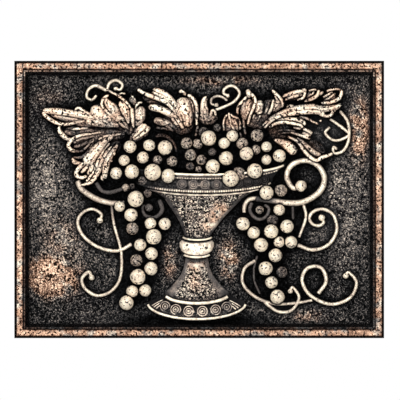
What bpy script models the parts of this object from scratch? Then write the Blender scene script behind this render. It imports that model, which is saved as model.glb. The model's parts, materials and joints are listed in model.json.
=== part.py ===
"""Metal wall plaque: one casting, a rectangular frame round an urn of grapes and vine leaves in high relief.

The plaque hangs in the XZ plane. Its flat back is on y = 0, its front faces -Y, and the origin is the middle
of its back.
"""

import math

import bmesh
import bpy
from mathutils import Matrix, Vector

# Driving sizes of the plate and its frame, in metres
WIDTH = 0.4064
HEIGHT = 0.3048
RIM_DEPTH = 0.020
FIELD_DEPTH = 0.006
EDGE_ROUND = 0.0025
BAND_WIDTH = 0.0068
GROOVE_WIDTH = 0.0010
GROOVE_DEPTH = 0.0008
BEAD_WIDTH = 0.0014
WALL_RUN = 0.0050

FRAME_WIDTH = EDGE_ROUND + BAND_WIDTH + GROOVE_WIDTH + BEAD_WIDTH + WALL_RUN

# The relief is a free form, drawn on a sheet that holds the field inside the frame. Its places, widths and
# heights above the field are in the sheet's units, with (0, 0) in the middle, and are scaled to the field.
SHEET_WIDTH = 373.0
SHEET_HEIGHT = 271.4
UNIT = min((WIDTH - 2 * FRAME_WIDTH) / SHEET_WIDTH, (HEIGHT - 2 * FRAME_WIDTH) / SHEET_HEIGHT)

# How far every relief form runs down into the plate, in sheet units
SINK = 1.5

# The relief stands on a slab that is let into the plate, and runs a little way into the frame's walls
SLAB_BACK = 0.002
SLAB_OVERLAP = 0.0015
SLAB_PROUD = 0.001

# Facets of the relief's forms, and of the relief once they are fused. A ridge bends at its shoulders, a share
# of its half width.
BERRY_SIDES = 16
BERRY_RINGS = 10
URN_STEPS = 36
STRAND_STEPS = 5
RIDGE_STEPS = 5
RIDGE_SHOULDER = 0.7
FUSE_SIZE = 0.0012
RELIEF_FACETS = 7450

# Grapes: x, z and radius. A front berry's middle stands BERRY_LIFT radii above the field, and those set
# back or deep between the others stand lower.
BERRY_LIFT = {"front": 1.15, "set_back": 0.85, "deep": 0.55}
BERRY_NECK = 0.8
BERRIES = {
    "front": [
        # heaped on the left of the urn
        (-76, 58, 7.2), (-55, 59.5, 6.7), (-37.6, 57, 8.3), (-82.5, 43, 6.4), (-62, 46, 6.8),
        (-91.5, 29, 6.8), (-74, 30.5, 8.2), (-51, 30, 9.5), (-34, 26, 8),
        # hanging on the left
        (-70, 0.5, 9.3), (-87.5, -7.5, 6.2), (-75, -17, 7.5), (-53.5, -26.5, 6.8), (-38, -27, 7),
        (-50, -41, 8.8), (-65, -50, 7), (-52.5, -59.5, 7.2), (-53, -76, 7.6), (-67.5, -85, 8.8),
        (-73.5, -101, 6.9), (-59.5, -100, 6.9), (-80, -113.5, 8.2),
        # heaped in the middle and on the right of the urn
        (10.3, 67.5, 8.7), (14.8, 36.3, 8), (27.5, 62, 6.5), (36.5, 70, 6.7), (29.5, 45.3, 7.9),
        (52, 50.8, 7.8), (74, 58, 6), (74, 43.8, 5.7), (88.3, 48, 7.3), (34.6, 23, 9.4), (61, 31.5, 8.5),
        # hanging on the right
        (74, 7.5, 8), (88, -11.5, 6.5), (79, -35, 8.1), (48, -26.8, 7.7), (60, -36.5, 7),
        (96.6, -29.5, 7.6), (68, -50, 8), (88, -46.8, 6.4), (101, -46.7, 7), (83.8, -61.3, 7.7),
        (73, -75.8, 8), (79.5, -91, 7), (86, -106.8, 8.2),
    ],
    "set_back": [
        (-46, 43.5, 5.5), (-30, 42, 6), (-81, 13, 4.5), (-73.5, -32, 7.2), (-69, -67, 7),
        (-14, 62, 6.6), (-1.5, 61.5, 5.8), (-9.5, 49, 6.6), (2.5, 43.5, 5.8), (47.5, 61.5, 6.8),
        (62.5, 55, 5.6), (63.7, 70.5, 7.2), (-0.5, 33, 4), (90, 10, 7), (43.5, 28, 8),
    ],
    "deep": [
        (-62, 21, 6), (-57, 7, 5), (5, 74, 6), (14.5, 52.5, 5), (-10, 36.5, 5), (81, -23, 6.5),
        (91, -80, 6.5), (20, 79, 4.5), (-74, 14.5, 3.5),
    ],
}

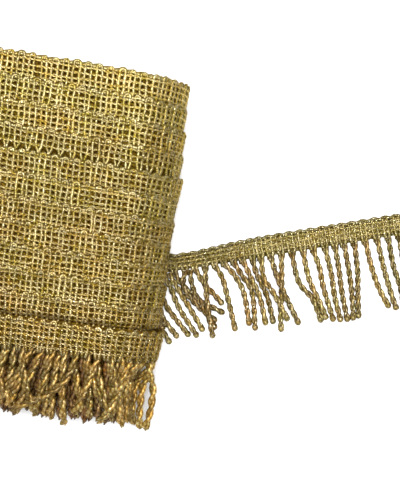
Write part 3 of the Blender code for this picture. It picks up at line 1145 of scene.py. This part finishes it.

|---|

# TASK
Among the entries above, how many lines hold the word "this"? Reply with only that number.

# EXPECTED OUTPUT
2